| Work required |
Could you print every line from the first one of the records below through the line containing "self.depth = 1.0", with both included and nothing else?

| Data provided |
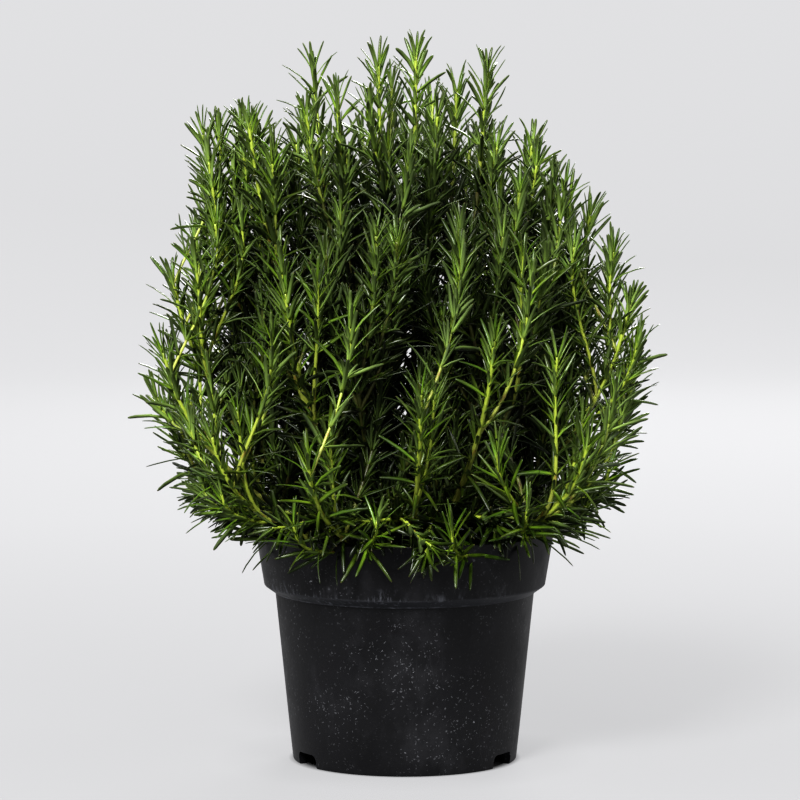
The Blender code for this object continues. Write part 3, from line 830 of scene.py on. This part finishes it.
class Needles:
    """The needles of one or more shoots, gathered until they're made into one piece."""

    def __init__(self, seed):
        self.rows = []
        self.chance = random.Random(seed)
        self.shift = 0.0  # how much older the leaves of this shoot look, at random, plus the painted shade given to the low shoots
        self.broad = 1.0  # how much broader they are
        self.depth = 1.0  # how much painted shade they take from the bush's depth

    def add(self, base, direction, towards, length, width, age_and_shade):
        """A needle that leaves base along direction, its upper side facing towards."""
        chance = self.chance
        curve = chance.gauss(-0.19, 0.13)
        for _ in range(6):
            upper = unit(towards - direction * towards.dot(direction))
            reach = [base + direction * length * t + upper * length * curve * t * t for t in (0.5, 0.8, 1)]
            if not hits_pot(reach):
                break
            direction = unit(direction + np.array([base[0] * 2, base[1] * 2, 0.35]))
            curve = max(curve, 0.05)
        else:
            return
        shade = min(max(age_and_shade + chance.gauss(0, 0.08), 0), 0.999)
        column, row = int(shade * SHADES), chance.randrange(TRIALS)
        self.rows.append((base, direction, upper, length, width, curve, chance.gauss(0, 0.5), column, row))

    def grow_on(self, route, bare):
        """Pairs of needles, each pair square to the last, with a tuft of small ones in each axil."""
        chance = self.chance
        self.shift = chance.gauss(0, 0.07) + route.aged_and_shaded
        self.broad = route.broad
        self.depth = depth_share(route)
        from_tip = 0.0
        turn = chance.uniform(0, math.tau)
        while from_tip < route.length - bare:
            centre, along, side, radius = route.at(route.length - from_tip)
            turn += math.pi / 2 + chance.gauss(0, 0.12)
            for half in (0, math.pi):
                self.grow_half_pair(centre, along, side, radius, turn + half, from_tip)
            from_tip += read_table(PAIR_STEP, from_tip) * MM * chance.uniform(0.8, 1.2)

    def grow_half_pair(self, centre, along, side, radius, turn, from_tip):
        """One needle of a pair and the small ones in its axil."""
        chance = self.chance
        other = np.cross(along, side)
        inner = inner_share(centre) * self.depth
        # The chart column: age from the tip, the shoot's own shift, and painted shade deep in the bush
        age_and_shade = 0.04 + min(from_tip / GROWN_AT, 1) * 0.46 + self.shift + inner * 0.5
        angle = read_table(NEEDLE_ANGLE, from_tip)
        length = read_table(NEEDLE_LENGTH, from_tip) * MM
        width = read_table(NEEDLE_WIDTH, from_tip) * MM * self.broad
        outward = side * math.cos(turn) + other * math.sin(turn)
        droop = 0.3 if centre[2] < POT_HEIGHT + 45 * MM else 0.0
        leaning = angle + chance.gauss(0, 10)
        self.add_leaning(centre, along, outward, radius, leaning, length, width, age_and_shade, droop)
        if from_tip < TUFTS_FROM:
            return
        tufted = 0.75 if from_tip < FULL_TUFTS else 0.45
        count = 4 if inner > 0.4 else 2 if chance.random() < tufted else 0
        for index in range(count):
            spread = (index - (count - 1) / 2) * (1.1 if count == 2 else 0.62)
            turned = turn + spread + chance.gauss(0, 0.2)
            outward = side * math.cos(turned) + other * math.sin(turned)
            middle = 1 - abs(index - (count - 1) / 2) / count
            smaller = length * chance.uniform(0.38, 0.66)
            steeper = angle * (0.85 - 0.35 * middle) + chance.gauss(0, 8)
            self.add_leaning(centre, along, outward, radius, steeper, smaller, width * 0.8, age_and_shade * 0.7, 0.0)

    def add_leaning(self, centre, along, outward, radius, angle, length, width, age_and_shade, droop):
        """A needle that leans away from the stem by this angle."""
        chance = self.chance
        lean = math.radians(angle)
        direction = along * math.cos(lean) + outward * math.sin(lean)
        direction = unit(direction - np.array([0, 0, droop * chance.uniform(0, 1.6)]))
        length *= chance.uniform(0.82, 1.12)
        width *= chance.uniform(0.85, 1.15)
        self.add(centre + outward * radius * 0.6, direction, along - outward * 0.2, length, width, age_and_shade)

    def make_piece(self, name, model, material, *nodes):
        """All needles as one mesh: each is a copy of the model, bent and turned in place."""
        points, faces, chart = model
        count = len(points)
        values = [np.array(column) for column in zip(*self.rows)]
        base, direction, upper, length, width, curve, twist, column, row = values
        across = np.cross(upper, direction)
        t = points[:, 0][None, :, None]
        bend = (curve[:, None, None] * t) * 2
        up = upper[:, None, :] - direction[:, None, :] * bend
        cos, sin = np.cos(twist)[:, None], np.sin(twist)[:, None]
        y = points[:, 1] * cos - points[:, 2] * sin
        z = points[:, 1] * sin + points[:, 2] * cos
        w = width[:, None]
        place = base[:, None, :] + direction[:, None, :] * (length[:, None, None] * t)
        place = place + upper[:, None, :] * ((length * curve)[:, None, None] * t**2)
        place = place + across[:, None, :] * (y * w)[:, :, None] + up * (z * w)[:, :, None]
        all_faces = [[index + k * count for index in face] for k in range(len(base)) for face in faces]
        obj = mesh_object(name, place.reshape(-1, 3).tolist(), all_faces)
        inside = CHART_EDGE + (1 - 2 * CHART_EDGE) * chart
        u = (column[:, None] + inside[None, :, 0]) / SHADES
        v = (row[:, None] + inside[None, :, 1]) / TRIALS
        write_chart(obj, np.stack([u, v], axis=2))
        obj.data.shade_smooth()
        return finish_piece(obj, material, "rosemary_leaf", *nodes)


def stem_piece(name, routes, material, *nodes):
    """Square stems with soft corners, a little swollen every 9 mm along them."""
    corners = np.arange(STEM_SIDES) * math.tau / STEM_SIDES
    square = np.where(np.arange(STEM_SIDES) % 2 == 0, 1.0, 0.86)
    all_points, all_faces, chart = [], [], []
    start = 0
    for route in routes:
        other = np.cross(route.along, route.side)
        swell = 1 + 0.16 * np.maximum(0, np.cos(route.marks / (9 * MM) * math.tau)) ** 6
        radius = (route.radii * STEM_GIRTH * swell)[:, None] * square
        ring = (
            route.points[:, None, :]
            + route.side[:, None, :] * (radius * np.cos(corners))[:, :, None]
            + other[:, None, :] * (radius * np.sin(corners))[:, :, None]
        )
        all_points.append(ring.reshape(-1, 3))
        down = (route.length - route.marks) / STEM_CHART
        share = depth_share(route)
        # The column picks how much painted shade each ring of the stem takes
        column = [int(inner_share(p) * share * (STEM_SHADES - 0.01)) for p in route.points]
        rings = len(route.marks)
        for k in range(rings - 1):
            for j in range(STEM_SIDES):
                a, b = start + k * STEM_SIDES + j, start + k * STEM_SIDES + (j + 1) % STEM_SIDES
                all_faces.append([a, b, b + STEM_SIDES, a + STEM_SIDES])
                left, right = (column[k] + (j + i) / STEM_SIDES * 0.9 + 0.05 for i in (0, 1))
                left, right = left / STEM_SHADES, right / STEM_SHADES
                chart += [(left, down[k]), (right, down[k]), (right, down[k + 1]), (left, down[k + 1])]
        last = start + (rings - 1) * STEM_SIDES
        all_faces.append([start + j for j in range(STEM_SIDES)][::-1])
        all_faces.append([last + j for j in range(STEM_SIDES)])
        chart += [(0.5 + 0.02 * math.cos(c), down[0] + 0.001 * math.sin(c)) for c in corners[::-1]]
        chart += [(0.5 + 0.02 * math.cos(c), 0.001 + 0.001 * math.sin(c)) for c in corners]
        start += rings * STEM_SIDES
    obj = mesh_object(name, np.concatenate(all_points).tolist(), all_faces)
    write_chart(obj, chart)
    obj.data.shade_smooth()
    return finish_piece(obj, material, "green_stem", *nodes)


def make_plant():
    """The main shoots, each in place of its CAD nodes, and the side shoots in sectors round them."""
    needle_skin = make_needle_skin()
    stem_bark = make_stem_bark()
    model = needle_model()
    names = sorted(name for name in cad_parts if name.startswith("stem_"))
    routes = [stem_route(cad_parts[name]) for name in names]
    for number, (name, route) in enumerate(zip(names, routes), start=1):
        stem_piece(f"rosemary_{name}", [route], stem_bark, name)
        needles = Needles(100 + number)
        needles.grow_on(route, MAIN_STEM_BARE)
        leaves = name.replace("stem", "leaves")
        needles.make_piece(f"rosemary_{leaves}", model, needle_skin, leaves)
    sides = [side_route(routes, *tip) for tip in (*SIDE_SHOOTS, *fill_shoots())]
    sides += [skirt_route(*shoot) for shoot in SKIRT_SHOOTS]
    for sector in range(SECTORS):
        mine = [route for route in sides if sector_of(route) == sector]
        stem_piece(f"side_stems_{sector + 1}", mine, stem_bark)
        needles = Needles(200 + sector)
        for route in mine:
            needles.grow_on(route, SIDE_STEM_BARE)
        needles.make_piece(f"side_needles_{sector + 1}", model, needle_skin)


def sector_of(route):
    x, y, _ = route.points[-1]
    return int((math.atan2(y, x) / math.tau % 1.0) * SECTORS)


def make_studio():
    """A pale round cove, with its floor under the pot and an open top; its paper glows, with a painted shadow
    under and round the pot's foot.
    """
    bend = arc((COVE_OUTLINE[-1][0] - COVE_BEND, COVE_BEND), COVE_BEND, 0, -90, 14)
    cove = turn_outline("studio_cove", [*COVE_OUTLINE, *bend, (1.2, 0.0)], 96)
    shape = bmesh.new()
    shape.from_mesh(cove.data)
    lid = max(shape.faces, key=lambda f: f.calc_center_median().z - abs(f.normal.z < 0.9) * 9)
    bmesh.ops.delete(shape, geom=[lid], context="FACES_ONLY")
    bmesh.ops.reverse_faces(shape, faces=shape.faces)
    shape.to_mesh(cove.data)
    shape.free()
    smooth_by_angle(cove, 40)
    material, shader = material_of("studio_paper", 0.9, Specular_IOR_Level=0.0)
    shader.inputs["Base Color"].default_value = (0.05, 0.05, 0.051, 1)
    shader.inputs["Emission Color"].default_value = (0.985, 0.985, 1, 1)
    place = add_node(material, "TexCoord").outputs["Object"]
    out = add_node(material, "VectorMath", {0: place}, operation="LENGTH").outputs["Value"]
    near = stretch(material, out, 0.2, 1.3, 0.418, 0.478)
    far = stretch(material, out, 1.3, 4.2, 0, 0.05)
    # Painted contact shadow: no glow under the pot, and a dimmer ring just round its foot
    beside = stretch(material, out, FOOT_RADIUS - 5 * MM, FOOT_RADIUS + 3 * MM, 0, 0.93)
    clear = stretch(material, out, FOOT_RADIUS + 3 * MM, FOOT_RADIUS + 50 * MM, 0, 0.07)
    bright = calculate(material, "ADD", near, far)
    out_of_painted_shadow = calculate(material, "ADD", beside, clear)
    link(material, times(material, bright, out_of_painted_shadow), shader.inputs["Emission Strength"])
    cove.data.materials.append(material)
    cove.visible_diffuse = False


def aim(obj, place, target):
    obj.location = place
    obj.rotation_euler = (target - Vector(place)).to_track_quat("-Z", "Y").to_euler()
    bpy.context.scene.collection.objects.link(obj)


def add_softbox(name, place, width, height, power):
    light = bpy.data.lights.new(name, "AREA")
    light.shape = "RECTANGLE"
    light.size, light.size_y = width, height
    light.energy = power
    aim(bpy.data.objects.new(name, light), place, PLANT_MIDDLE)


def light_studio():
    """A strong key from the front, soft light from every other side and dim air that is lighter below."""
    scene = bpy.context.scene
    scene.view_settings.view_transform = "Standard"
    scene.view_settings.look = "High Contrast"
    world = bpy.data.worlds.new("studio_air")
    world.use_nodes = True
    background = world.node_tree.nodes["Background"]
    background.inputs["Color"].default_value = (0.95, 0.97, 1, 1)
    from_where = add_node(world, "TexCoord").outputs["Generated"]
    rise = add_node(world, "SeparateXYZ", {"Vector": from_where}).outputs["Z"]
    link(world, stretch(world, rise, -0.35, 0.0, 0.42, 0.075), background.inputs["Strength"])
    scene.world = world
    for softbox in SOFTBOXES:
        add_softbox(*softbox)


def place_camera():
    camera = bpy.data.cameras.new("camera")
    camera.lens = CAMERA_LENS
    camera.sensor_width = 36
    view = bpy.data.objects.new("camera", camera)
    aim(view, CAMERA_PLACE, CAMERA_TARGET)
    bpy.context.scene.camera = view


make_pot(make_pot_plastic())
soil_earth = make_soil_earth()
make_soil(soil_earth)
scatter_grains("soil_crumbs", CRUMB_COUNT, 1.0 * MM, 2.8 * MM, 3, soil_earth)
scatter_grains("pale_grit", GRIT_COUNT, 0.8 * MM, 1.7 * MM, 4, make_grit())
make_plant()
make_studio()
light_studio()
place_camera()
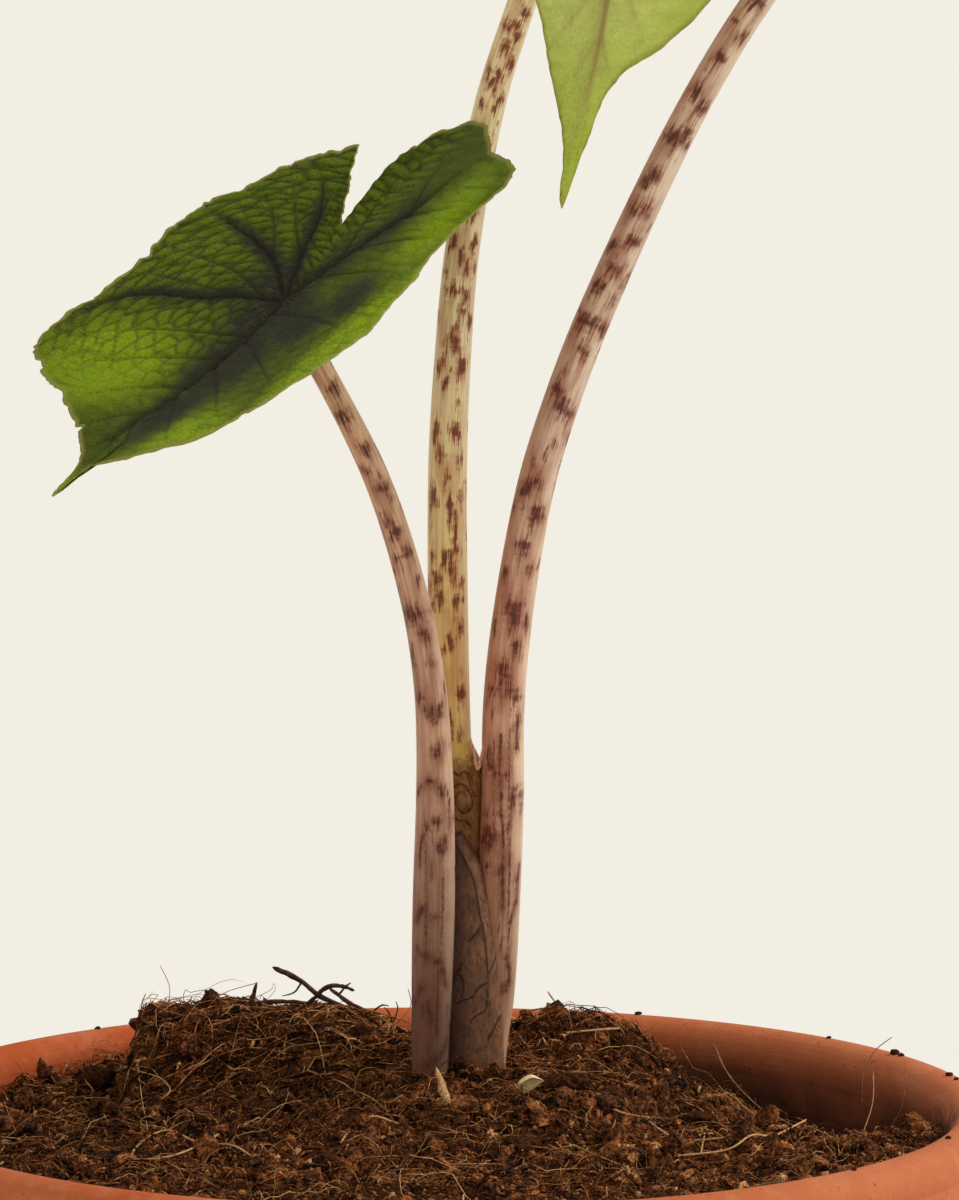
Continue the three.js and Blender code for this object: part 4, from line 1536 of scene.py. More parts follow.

| Answer to this problem |
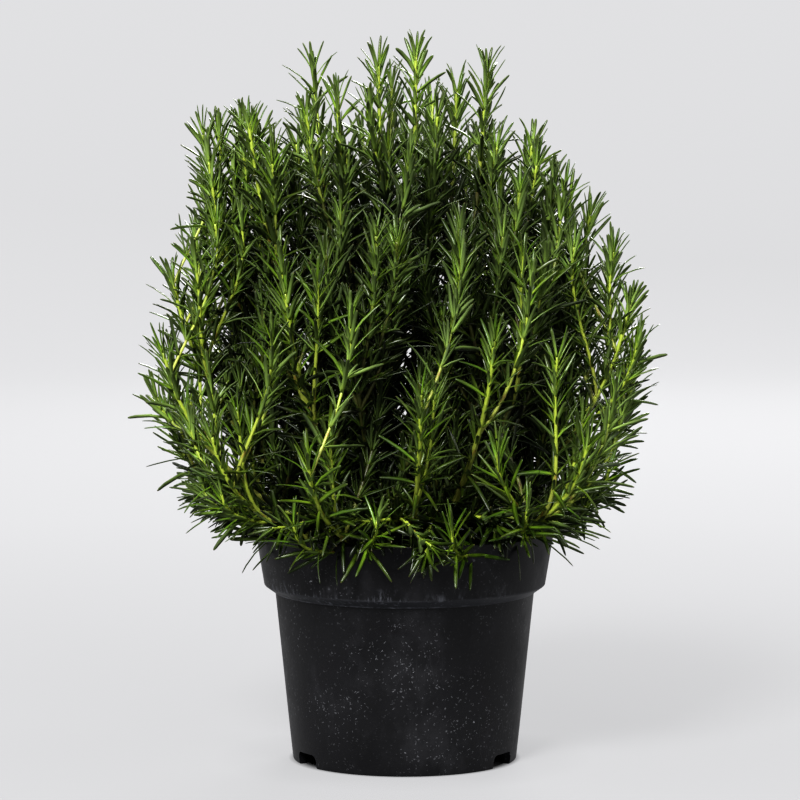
The Blender code for this object continues. Write part 3, from line 830 of scene.py on. This part finishes it.
class Needles:
    """The needles of one or more shoots, gathered until they're made into one piece."""

    def __init__(self, seed):
        self.rows = []
        self.chance = random.Random(seed)
        self.shift = 0.0  # how much older the leaves of this shoot look, at random, plus the painted shade given to the low shoots
        self.broad = 1.0  # how much broader they are
        self.depth = 1.0  # how much painted shade they take from the bush's depth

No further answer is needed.